Le criticità secondo la Cgil
La Cgil ha però manifestato fin dall'inizio una posizione critica verso questa misura. Al contrario di quanto promesso, infatti, il bonus finisce per avvantaggiare chi svolge lavori meno gravosi e può permettersi di restare al lavoro. Per costoro l'incentivo diventa un premio economico aggiuntivo per una decisione che, verosimilmente, avrebbero preso comunque.
Ne risulta un provvedimento che non riduce le disparità, ma le acuisce , creando una divisione netta tra chi ha il privilegio della scelta e chi invece, per ragioni di salute o di usura psicofisica, è costretto a lasciare il lavoro. “L'incentivo al posticipio del pensionamento – osserva il sindacalista – altera così gli equilibri interni del sistema previdenziale e approfondisce le differenze tra i lavoratori, sia in termini di condizioni materiali che di continuità contributiva”.

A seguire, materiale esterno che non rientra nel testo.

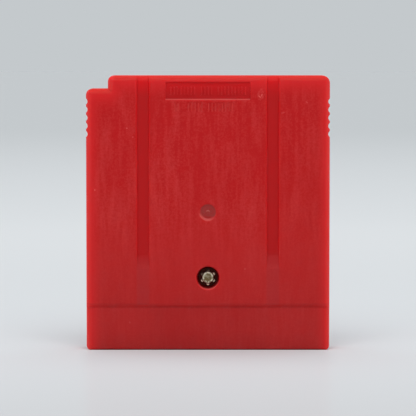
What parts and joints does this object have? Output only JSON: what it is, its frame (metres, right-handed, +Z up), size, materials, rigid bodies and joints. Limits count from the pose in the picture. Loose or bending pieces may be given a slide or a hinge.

Un'ulteriore criticità riguarda l'effetto sul sistema a ripartizione: i contributi dei lavoratori attivi finanziano le pensioni correnti. “Incentivare la rinuncia ai versamenti – avverte Cigna – significa ridurre le entrate e indebolire la tenuta del sistema , con conseguenze che si ricadranno soprattutto sulle giovani generazioni”.
Una misura spot basata sulla leva fiscale
Non solo: ancora una volta si utilizza la leva fiscale per costruire un bonus. "Si tratta - spiega il responsabile previdenza della Cgil - di un intervento di breve respiro, che distribuisce vantaggi immediati a pochi senza rafforzare la previdenza pubblica . Non è così che si dà risposta ai giovani, che hanno bisogno di stabilità lavorativa, continuità contributiva e garanzie per una pensione dignitosa".
In sintesi, per la Cgil l'incentivo al posticipo del pensionamento è una misura iniqua e sbagliata: crea disparità tra i lavoratori, penalizza chi svolge lavori usuranti, riduce le entrate contributive e mette a rischio la sostenibilità del sistema previdenziale. “La strada da percorrere – conclude Cigna – è un'altra: rafforzare la previdenza pubblica , ridurre le disuguaglianze e offrire certezze alle nuove generazioni e alle donne, che sono le più penalizzate dall'attuale sistema”.